Raise '05 scores in math, reading, but minorities lag

Governor Deval Patrick clowned with fifth-grader Chadrick Hernandez yesterday in Lynn, where the scores were announced. Governor Deval Patrick clowned with fifth-grader Chadrick Hernandez yesterday in Lynn, where the scores were announced. (DAVID KAMERMAN/GLOBE STAFF)

LYNN - President Bush and Governor Deval Patrick were among the bigwigs watching to see how elementary and middle school students would perform on national math and reading tests.

But Alfredo Perez, a fifth-grader at Aborn Elementary School in Lynn, had someone bigger to answer to if he didn't score well on the exam.

"My mom would kill me," the 10-year-old said.

Alfredo can relax for now. Massachusetts outscored every other state on three of the four National Assessment of Educational Progress exams, in results released yesterday that also show that some black and Hispanic students continue to score lower than their white peers.

"As long as there is an achievement gap, as long as we have uneven funding in public schools across the Commonwealth, as long as we don't have consistent excellence in every classroom and in every school, there is work yet to do," Patrick said, indicating during a press conference at the Aborn School that his education task force is studying possible solutions.

The state's fourth-graders topped the nation on the reading and math tests, administered in January, and the state's eighth-graders ranked first in math and tied for first with Montana, New Jersey, and Vermont in reading.

The results show improvement from 2005, when Massachusetts was first in reading for both grades and tied for first in math at both grades.

But problems persist for some minority-group students, despite some gains over 2005 scores.

On fourth-grade reading, 18 percent of Hispanics scored proficient or better, up from 11 percent.
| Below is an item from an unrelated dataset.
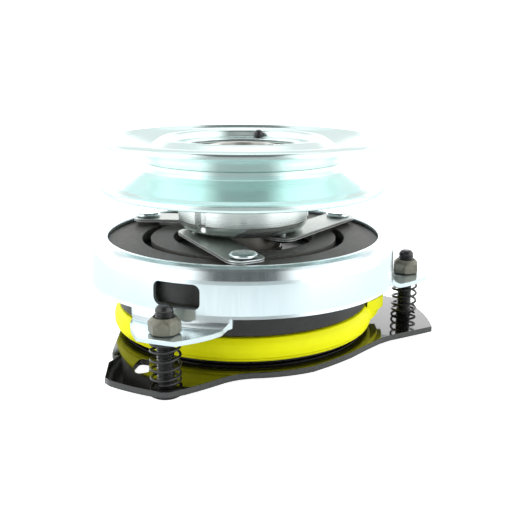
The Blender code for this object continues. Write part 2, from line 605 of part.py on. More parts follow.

That's compared with 56 percent of white students at proficient, up from 51 percent, and 19 percent of black students at proficient, down 1 percentage point.

Hispanic fourth-graders improved to 23 percent at proficient on the math test compared with 14 percent in 2005, and black students improved to 26 percent from 18 percent, while white students improved to 65 percent, up from 57 percent.

Eighth-grade reading scores were virtually unchanged from 2005, the exception being 63 percent of Hispanics who scored at basic level, up from 56 percent.

On eighth-grade math, Hispanics improved to 19 percent at proficient, up from 15 percent, while white students improved to 58 percent at proficient, up from 49 percent.

The national scores will be scrutinized for signs of whether the No Child Left Behind Act is working. The goal of that five-year-old law is to get all students doing math and reading at their proper grade level by 2014.

The law has been criticized by some as mandating too much testing, echoing debate about whether Massachusetts puts too much emphasis on its own MCAS testing.